Former Gov. Mike Rounds said Friday that he is seriously considering a run for the U.S. Senate in 2014.
The former two-term Republican governor has previously said he was "not closing any doors" on future political campaigns. But he went beyond that Friday when asked about a 2014 run for the seat held by Democratic Sen. Tim Johnson.
"I am giving it serious thought," Rounds said.
It isn't just thought, however. A former chief of staff for Rounds, Sioux Falls businessman Rob Skjonsberg, has reserved two Internet domain sites that could be useful to a future campaign.
Contacted Friday about the domain reservations, Skjonsberg said he secured the names for a modest cost last year to protect them in case Rounds decided on a Senate. If the sites were reserved by someone else, it could complicate things in a campaign or possibly cost the Rounds campaign substantial amounts of money to purchase, Skjonsberg said.
"At that time, I was just working to protect him from someone who might try to capitalize on the domain should he decide to run. I was just looking out for his best interests," Skjonsberg said. "And if he decides to run? I'm a big fan and I'll be there to help. Maybe he'll use that domain site."
Rounds said he is still far from a decision on 2014, the last year of Johnson's third U.S. Senate term. Rounds said he is concentrating on his work as a partner in the Fischer Rounds & Associate real estate and insurance firm based in Pierre, where he works with his son, Chris.
"Today I'm working in private business. I like working in private business," Rounds said. "But nonetheless I want to keep my options open concerning a 2014 run."
Rounds, 57, said he is not interested in the U.S. House seat held by first-term Republican Rep. Kristi Noem.
"We have a House member, who's a Republican," he said. "I've never looked at the House race."
The Senate, however, is more interesting. And Rounds has spoken to Republican Sen. John Thune about the logistics of getting back and forth from Washington, D.C., to Thune's home in Sioux Falls.
"I've visited with Sen. Thune about how he has been able to work out keeping in contact with the family, maintaining a household in South Dakota while still working in Washington, D.C.," Rounds said. "I think John has done a super job of staying in contact with people back here and keeping his roots and staying grounded in South Dakota while participating at fairly high levels in Washington, D.C."
It would be a more complicated chore for Rounds, however, since his home is on the Missouri River shoreline north of Fort Pierre.
"Air connections are more difficult if you want to live in the Pierre-Fort Pierre area," Rounds said. "That has been part of the discussion as well."
Rounds also said he had previously discussed the transition from governor to U.S. senator with Republican Sens. John Hoeven of North Dakota and Mike Johanns of Nebraska. Both served as governors prior to their Senate runs.
As popular governor, Rounds would make for an imposing candidate for either the Senate or the House, said Ken Blanchard, a political science professor at Northern State University in Aberdeen.

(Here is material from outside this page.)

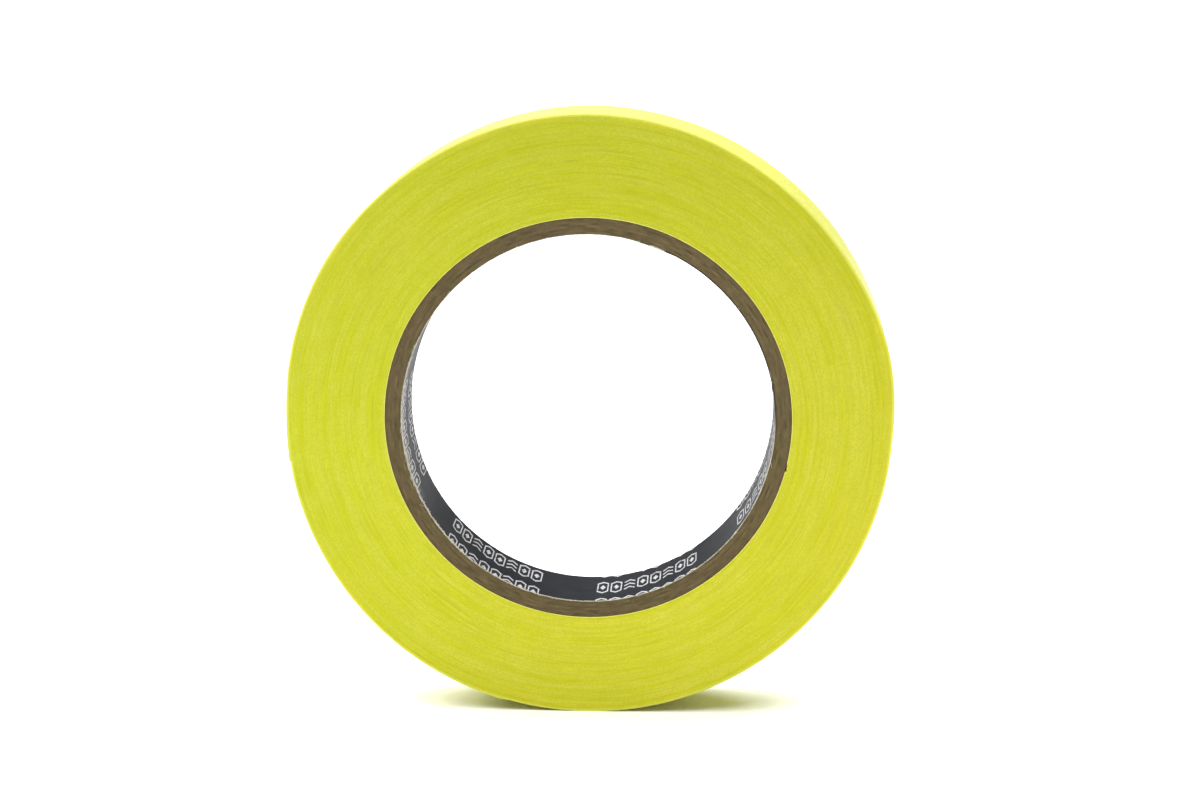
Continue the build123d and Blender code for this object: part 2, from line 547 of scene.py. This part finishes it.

"What kind of chance would Rounds have? I would think anybody would have to say it would be a pretty good one," he said. "I'm a little surprised he's not considering the House. If he's sure he doesn't want to run for the House, he has to hope Kristi Noem doesn't run for the Senate seat."
Noem is a possibility for that race, provided she wins re-election to the House this year. But she won't talk about 2014 possibilities.
"I've hitched horses up to wagons before, and I know which one goes first," Noem said, in a quote provided by her staff. "The job South Dakotans elected me to do is the one I am focused on, fighting for responsible spending cuts and homegrown affordable energy. I don't have plans for anything else besides working hard to represent South Dakotans in the U.S. House."
Bob Burns of Brookings, a professor emeritus in political science at South Dakota State University, said that despite Rounds' popularity as governor, he will have lost some standing during more than three years out of office.
"It's not easy to make a comeback, although he went out a winner," Burns said. "And that's a lot different than going out a loser."
If Noem wins re-election and ends up facing Rounds in a 2014 Senate primary, it would be a contest comparable to the clash between then-Gov. Bill Janklow and then-Sen. Jim Abdnor in the 1986 GOP primary won by Abdnor.
"It would be of that magnitude," Burns said.
Rounds cautions people, however, against assuming too much for now. Those people include Skjonsberg.
"He's made it clear that if I decide to do anything, he'll be there for me," Rounds said. "I've told him I'm keeping my options open. But it's not the time to be making decisions for 2014."